Request for particulars was fishing expedition

Federal appeal | Appeal

PLEADINGS

Request for particulars was fishing expedition

Plaintiff sued defendants for infringement of certain industrial designs related to floor heating grates. Defendants sought particulars with respect to three categories: store outlets and locations where plaintiff’s products were sold; scope and nature of its products; and timeline of sale of its products. Defendants submitted particulars were relevant to its defences of whether plaintiff was proprietor for purposes of Industrial Design Act (Can.), and whether it had registered its designs in timely fashion.

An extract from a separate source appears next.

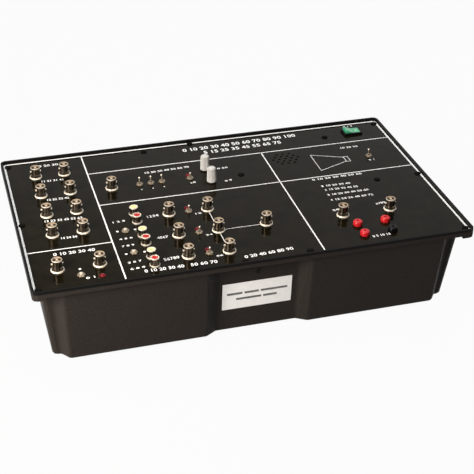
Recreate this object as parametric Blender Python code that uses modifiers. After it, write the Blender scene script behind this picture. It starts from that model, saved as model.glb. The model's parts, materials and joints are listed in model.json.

Motion judge denied request for particulars on basis that defendants had embarked upon impermissible fishing expedition in respect of matters that were not relevant to plaintiff’s claim, and/or were within defendants’ own knowledge. Defendants appealed. Appeal dismissed. Purpose of particulars was to facilitate ability to plead. Defendants’ request for particulars related to matters relevant to propriety of information sought on discovery rather than information they required in order to plead. No palpable and overriding error was made in concluding defendants were engaged upon fishing expedition. Finding that some particulars sought were within knowledge of defendant HD was fact-based finding that did not give rise to any error.
Imperial Manufacturing Group Inc. v. Decor Grates Inc. (Apr. 20, 2015, F.C.A., David Stratas J.A., Wyman W. Webb J.A., and A.F. Scott J.A., File No. A-415-13) 253 A.C.W.S. (3d) 799.